The study added that the decline in research and in care for the poor would occur even if special endowments were set aside, which sometimes is done as a condition of sale of teaching hospitals in order to fund such activities.

As one example, the authors cited Wesley Hospital in Wichita, Kan., which was sold to Hospital Corporation of America (HCA) for $265 million, $170 million of which was set aside as a trust fund to pay for treatment for indigents and research. The authors have calculated that because of medical cost inflation, the entire trust fund will be depleted within 17 years.

The study, by five researchers at the Johns Hopkins Center for Hospital Finance and Management and reported in the latest issue of the journal, included a detailed review of several recent transactions in which teaching hospitals were sold to corporations.

Because any new profits from hospital operations go to the purchaser, no funds would be available to support care for the indigent and research unless the purchaser voluntarily agrees to continue such contributions, the authors said.

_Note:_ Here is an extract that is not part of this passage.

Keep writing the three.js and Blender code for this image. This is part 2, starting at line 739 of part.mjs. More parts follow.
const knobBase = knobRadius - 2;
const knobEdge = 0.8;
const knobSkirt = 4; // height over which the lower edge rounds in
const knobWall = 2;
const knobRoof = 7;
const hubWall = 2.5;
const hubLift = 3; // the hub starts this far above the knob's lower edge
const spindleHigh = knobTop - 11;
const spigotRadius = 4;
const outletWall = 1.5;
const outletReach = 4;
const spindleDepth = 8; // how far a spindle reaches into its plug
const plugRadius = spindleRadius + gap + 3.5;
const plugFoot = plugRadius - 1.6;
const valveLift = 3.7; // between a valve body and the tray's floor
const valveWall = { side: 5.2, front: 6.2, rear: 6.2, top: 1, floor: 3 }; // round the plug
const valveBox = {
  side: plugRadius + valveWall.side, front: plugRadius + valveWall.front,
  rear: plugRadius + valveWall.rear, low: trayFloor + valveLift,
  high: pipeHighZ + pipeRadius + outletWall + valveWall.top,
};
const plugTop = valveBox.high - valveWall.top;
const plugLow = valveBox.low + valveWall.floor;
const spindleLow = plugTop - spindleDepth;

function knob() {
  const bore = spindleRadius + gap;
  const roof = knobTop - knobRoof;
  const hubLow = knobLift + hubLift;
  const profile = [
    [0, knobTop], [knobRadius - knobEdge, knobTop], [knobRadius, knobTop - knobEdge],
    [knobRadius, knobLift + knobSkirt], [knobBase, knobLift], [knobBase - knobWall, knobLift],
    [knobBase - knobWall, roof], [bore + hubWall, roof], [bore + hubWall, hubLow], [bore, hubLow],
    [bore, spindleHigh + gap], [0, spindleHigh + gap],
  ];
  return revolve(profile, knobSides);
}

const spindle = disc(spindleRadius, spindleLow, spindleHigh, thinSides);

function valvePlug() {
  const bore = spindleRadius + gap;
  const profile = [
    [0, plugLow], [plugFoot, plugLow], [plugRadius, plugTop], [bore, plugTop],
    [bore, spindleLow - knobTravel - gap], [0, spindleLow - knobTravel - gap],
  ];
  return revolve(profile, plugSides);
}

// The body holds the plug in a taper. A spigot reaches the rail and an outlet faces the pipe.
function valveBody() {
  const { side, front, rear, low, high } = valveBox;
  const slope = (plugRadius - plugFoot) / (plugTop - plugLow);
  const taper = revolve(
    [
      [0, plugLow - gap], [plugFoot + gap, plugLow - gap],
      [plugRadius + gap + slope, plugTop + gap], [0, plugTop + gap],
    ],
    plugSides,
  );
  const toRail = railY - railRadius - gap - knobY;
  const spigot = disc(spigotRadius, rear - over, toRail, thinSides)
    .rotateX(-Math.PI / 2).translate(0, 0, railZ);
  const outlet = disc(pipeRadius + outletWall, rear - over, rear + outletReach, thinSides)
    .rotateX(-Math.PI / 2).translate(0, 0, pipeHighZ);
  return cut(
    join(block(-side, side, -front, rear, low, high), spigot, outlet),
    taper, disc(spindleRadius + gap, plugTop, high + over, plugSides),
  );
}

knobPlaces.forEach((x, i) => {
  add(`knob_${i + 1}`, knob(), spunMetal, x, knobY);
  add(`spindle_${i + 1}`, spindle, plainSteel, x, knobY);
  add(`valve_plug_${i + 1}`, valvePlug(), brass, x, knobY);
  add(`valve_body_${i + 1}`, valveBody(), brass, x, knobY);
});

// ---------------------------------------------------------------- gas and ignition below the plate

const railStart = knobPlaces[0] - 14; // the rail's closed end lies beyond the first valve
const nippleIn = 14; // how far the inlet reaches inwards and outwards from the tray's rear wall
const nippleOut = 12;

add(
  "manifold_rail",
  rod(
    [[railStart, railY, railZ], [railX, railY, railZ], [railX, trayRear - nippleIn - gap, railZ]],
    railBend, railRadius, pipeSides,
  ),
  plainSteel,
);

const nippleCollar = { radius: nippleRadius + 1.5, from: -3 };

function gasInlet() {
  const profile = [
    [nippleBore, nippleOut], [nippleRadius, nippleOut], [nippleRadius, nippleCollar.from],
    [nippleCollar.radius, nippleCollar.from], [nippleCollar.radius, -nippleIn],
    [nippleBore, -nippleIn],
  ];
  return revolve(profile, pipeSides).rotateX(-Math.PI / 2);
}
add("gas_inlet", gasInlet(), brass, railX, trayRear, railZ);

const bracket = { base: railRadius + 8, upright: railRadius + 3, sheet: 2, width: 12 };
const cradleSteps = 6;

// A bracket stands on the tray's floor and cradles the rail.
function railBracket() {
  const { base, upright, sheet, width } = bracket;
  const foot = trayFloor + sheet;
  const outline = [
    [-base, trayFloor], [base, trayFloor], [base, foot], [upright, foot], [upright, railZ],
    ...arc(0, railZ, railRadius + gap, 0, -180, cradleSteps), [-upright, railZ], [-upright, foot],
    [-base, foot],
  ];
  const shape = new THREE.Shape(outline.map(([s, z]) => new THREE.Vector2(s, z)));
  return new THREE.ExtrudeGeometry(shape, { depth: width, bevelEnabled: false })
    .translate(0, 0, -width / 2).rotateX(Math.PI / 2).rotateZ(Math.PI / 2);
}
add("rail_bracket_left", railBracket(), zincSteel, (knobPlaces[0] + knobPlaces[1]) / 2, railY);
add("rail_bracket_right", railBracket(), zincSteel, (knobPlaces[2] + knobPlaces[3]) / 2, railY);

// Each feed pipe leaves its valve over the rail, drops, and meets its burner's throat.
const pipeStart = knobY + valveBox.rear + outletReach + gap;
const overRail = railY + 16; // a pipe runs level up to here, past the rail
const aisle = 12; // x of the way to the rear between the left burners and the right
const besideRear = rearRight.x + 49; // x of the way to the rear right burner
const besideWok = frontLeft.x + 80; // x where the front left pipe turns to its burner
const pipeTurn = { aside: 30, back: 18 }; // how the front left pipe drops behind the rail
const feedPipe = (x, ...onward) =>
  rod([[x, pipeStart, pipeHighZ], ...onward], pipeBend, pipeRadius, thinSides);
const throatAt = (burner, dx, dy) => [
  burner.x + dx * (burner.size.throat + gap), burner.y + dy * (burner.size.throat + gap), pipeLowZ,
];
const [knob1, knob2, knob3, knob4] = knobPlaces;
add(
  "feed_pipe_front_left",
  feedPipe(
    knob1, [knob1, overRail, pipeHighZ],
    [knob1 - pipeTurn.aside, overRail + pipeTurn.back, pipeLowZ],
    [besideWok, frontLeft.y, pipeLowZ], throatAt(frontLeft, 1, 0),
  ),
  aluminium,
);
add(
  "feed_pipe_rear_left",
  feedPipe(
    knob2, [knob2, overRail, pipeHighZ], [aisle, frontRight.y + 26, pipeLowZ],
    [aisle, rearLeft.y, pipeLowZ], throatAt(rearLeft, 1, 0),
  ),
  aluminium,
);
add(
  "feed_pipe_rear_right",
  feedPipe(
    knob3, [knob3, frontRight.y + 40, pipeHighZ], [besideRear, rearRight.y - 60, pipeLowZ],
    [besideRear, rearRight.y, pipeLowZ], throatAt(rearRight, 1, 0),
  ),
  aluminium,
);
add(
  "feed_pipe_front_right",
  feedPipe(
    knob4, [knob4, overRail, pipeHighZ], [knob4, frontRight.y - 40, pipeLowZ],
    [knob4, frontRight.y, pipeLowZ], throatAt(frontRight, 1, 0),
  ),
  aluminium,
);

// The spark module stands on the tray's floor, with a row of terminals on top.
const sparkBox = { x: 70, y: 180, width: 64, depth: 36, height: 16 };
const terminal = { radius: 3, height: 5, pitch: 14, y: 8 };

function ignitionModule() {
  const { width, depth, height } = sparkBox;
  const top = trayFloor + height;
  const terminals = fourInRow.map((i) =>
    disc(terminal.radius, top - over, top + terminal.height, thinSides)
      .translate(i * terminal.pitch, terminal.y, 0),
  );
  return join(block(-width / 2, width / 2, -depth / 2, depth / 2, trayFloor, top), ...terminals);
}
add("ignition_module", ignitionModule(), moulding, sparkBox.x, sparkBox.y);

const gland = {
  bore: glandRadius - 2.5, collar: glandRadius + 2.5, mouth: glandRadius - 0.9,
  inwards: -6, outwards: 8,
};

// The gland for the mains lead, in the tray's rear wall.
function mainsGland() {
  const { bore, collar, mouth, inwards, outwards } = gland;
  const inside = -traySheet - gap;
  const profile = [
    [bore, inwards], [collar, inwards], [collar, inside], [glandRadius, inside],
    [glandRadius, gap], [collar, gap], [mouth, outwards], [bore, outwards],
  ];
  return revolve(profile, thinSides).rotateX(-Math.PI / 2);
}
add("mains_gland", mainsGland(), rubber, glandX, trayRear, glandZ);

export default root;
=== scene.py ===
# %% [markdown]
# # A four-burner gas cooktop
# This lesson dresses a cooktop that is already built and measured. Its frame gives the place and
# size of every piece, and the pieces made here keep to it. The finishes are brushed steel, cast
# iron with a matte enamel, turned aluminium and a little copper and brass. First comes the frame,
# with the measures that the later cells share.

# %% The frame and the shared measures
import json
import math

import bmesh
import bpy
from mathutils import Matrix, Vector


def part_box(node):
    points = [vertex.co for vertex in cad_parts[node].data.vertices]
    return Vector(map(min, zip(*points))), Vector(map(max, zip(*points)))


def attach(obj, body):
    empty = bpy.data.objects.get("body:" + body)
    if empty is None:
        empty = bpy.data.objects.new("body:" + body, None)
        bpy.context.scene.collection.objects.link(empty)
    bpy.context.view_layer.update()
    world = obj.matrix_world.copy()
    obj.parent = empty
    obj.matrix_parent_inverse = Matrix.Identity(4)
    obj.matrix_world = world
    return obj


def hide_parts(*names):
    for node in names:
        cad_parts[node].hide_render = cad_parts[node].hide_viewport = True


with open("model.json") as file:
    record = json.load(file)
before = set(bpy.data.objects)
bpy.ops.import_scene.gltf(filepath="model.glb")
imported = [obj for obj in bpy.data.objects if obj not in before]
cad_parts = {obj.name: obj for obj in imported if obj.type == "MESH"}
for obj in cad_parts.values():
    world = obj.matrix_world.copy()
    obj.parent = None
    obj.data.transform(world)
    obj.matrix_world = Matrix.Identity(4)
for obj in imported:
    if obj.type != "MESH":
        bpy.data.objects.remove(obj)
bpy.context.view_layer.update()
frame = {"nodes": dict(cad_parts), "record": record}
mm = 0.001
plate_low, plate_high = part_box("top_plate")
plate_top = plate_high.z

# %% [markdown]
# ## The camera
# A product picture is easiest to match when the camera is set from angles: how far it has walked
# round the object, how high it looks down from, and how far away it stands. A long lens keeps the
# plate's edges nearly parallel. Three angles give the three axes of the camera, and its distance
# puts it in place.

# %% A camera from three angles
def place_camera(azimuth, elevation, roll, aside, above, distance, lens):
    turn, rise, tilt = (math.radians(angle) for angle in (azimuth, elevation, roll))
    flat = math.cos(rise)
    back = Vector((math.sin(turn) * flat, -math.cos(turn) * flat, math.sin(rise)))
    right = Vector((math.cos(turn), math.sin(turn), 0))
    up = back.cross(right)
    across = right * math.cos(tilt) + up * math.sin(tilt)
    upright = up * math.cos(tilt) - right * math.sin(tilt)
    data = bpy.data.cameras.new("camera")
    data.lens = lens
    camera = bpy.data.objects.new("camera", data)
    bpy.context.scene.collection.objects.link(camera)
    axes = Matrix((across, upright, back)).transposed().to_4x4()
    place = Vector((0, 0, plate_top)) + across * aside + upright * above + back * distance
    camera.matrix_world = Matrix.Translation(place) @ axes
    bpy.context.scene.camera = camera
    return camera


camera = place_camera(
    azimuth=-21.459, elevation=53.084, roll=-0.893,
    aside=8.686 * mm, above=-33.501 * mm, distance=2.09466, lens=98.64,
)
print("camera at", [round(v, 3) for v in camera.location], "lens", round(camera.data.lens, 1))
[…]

The argument that for-profit chains can run large teaching hospitals more efficiently and therefore have something left over for charity is questionable, the authors say, because studies suggest that investor-owned hospitals charge more for identical services.

Michael D. Bromberg, director of the Federation of American Hospitals, representing 1,200 for-profit hospitals, challenged these predictions. "The companies are going to lean over backwards to make these hospitals their flagships and to continue indigent care and teaching programs," he said.

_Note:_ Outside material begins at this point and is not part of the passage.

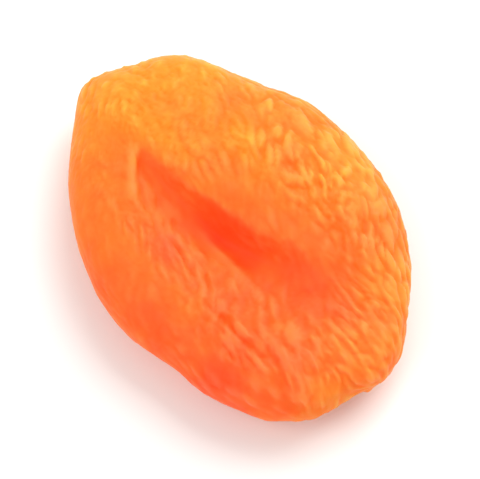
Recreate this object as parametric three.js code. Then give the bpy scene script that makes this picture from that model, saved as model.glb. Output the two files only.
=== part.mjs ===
// A dried apricot, sold whole with its stone taken out: a flattened, slightly lopsided disc whose
// upper skin has sunk into a slanting dent where the stone was pressed out. One side of the dent is
// a plump lobe with a lip, the other a low terrace. Millimetres, +Z up; the stem end points to
// -X, the blossom end to +X, and the fruit lies on a small flat spot at z = 0.
import * as THREE from "three";
import { mergeVertices } from "three/addons/utils/BufferGeometryUtils.js";

// Driving dimensions, mm.
const LENGTH = 42.0; // stem end to blossom end, before the outline's waves
const WIDTH = 29.8;
const TOP = 4.9; // dome above the rim line at its middle
const UNDER = 4.6; // dome below the rim line
const FLAT = 0.2; // how much of the underside is pressed flat
const CELLS = 30; // mesh cells along each edge of the starting cube

const DOME_FULL = 0.62; // how much the dome keeps its height towards the rim
const UNDER_FULL = 0.3; // the same below the rim line
const WARP = 0.5; // how far the ends of the disc lift and twist
const RIM_WAVE = 0.35; // three slow waves up and down along the rim
const RIM_RIPPLE = 0.2; // and five quicker ones
const RIM_SHIFT = 0.13; // draws the mesh's rows towards the rim, which is the tightest bend

// The puckered stem scar on the rim at the stem end.
const STEM_PIT = 1.5; // depth
const STEM_WIDTH = 2.0;
const STEM_HEIGHT = 1.4;
const STEM_Z = -0.7; // from the rim line

// Swellings and hollows of the skin: [x, y, half length, half width, turn deg, height].
const UPPER_SWELLS = [
  [-2, 5.2, 13, 5.4, 12, 1.5], // plump lobe on the +Y side of the dent
  [-4, -10, 10, 3.5, -8, 0.3], // low flank on the -Y side
  [2, -6, 13, 4.2, 6, -0.75], // terrace between the dent and the flank
  [-14.5, -2.5, 4.5, 6, 0, 0.6], // shoulder at the stem end
  [11, 1.2, 6.5, 3.6, 22, -0.5], // shallow valley in which the dent fades
];
const UNDER_SWELLS = [
  [8.5, 6.4, 6.5, 2, 20, 0.9],
  [-11, -4, 5, 2.4, -14, 0.6],
];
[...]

There is a growing trend for huge for-profit hospital chains such as Humana Inc., HCA and American Medical International (AMI) to acquire large nonprofit teaching hospitals with the expertise, equipment and staffing that enables them to handle the most complicated cases, the authors said.

Contrary to popular notions, some of the teaching hospitals are operating at an annual surplus and have traditionally used that surplus for community services. For example, the study said, Wesley, a 760-bed facility, produced a $13 million surplus in 1984 and was using about half of that to subsidize free services to the poor and research and training.

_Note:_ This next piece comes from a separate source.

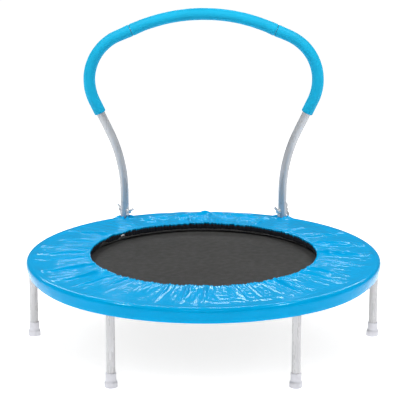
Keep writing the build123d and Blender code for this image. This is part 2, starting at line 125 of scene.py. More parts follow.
class Surface:
    """A principled material and the nodes that vary it."""

    def __init__(self, name, colour, roughness, **sockets):
        self.material = bpy.data.materials.new(name)
        self.material.use_nodes = True
        self.nodes = self.material.node_tree.nodes
        self.links = self.material.node_tree.links
        self.shader = self.nodes["Principled BSDF"]
        self.shader.inputs["Base Color"].default_value = (*colour, 1)
        self.shader.inputs["Roughness"].default_value = roughness
        for socket, value in sockets.items():
            self.shader.inputs[socket.replace("_", " ")].default_value = value
        self.colour = colour
        self.place = self.nodes.new("ShaderNodeTexCoord").outputs["Object"]
        self.height = None

    def noise(self, scale, detail=3.0, stretch=(1, 1, 1)):
        """Noise over the object, stretched along any axis."""
        mapping = self.nodes.new("ShaderNodeMapping")
        mapping.inputs["Scale"].default_value = stretch
        texture = self.nodes.new("ShaderNodeTexNoise")
        texture.inputs["Scale"].default_value = scale
        texture.inputs["Detail"].default_value = detail
        self.links.new(self.place, mapping.inputs["Vector"])
        self.links.new(mapping.outputs["Vector"], texture.inputs["Vector"])
        return texture.outputs["Fac"]

    def cells(self, scale):
        texture = self.nodes.new("ShaderNodeTexVoronoi")
        texture.inputs["Scale"].default_value = scale
        self.links.new(self.place, texture.inputs["Vector"])
        return texture.outputs["Distance"]

    def bands(self, scale, direction):
        texture = self.nodes.new("ShaderNodeTexWave")
        texture.bands_direction = direction
        texture.inputs["Scale"].default_value = scale
        self.links.new(self.place, texture.inputs["Vector"])
        return texture.outputs["Fac"]

    def vary_colour(self, factor, dark, light):
        """Runs the base colour from dark to light times itself as the factor rises."""
        ramp = self.nodes.new("ShaderNodeValToRGB")
        ramp.color_ramp.elements[0].position = 0.3
        ramp.color_ramp.elements[1].position = 0.7
        for element, scale in zip(ramp.color_ramp.elements, (dark, light)):
            element.color = (*(min(1.0, c * scale) for c in self.colour), 1)
        self.links.new(factor, ramp.inputs["Fac"])
        self.links.new(ramp.outputs["Color"], self.shader.inputs["Base Color"])

    def vary_roughness(self, factor, low, high):
        span = self.nodes.new("ShaderNodeMapRange")
        span.inputs["From Min"].default_value = 0.3
        span.inputs["From Max"].default_value = 0.7
        span.inputs["To Min"].default_value = low
        span.inputs["To Max"].default_value = high
        self.links.new(factor, span.inputs["Value"])
        self.links.new(span.outputs["Result"], self.shader.inputs["Roughness"])

    def bump(self, factor, distance, strength=1.0):
        """Adds a bump of this depth, over any bump that is already there."""
        bump = self.nodes.new("ShaderNodeBump")
        bump.inputs["Distance"].default_value = distance
        bump.inputs["Strength"].default_value = strength
        self.links.new(factor, bump.inputs["Height"])
        if self.height is not None:
            self.links.new(self.height, bump.inputs["Normal"])
        self.height = bump.outputs["Normal"]
        self.links.new(self.height, self.shader.inputs["Normal"])

    def multiply(self, first, second):
        node = self.nodes.new("ShaderNodeMath")
        node.operation = "MULTIPLY"
        self.links.new(first, node.inputs[0])
        self.links.new(second, node.inputs[1])
        return node.outputs["Value"]


def vinyl_material():
    surface = Surface("blue_vinyl", (0.0, 0.42, 0.84), 0.12, Specular_IOR_Level=0.15,
                      Specular_Tint=(0.25, 0.75, 1.0, 1), Coat_Weight=0.05, Coat_Roughness=0.04)
    surface.vary_colour(surface.noise(9, 2), 0.95, 1.03)
    surface.vary_roughness(surface.noise(28, 3), 0.09, 0.16)
    surface.bump(surface.noise(24, 3), 0.0012, 0.35)
    surface.bump(surface.noise(700, 2), 0.00005, 0.5)
    return surface.material


def foam_grip_material():
    surface = Surface("blue_foam", (0.0, 0.43, 0.70), 0.66, Specular_IOR_Level=0.25,
                      Sheen_Weight=0.05, Sheen_Roughness=0.4)
    surface.vary_colour(surface.noise(14, 4), 0.93, 1.05)
    surface.vary_roughness(surface.noise(160, 2), 0.52, 0.72)
    surface.bump(surface.cells(900), 0.0003, 0.55)
    surface.bump(surface.noise(45, 3), 0.0005, 0.35)
    return surface.material


def pad_foam_material():
    surface = Surface("white_pad_foam", (0.80, 0.80, 0.78), 0.75)
    surface.vary_colour(surface.noise(30, 3), 0.93, 1.03)
    surface.bump(surface.cells(420), 0.0006, 0.6)
    return surface.material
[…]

The 1,000-bed Presbyterian-St. Luke's Medical Center in Denver, purchased for about $175 million by AMI, was expected to show a surplus of $17 million, the study said.

The authors found that the trustees of teaching hospitals agree to sell because of fear that in the current national campaign to squeeze hospital costs and limit new building, they may have difficulty in maintaining profitability and obtaining capital.

The study said chains buy such facilities because teaching hospitals usually are large and have high occupancy rates and high gross revenues. These numbers boost the chain's overall growth figures and thus buoy prices for the chain's stock and enhance its ability to obtain capital. "The big thing for the hospital holding companies is buying earnings," said Gerard Anderson, principal author of the study.

In addition, the study said, it is good public relations for a for-profit chain to be associated with a prestigious teaching hospital.

Also, the chain gets a first-class facility for handling complex cases within its own system, instead of having to lose patients with complex medical problems to other hospitals.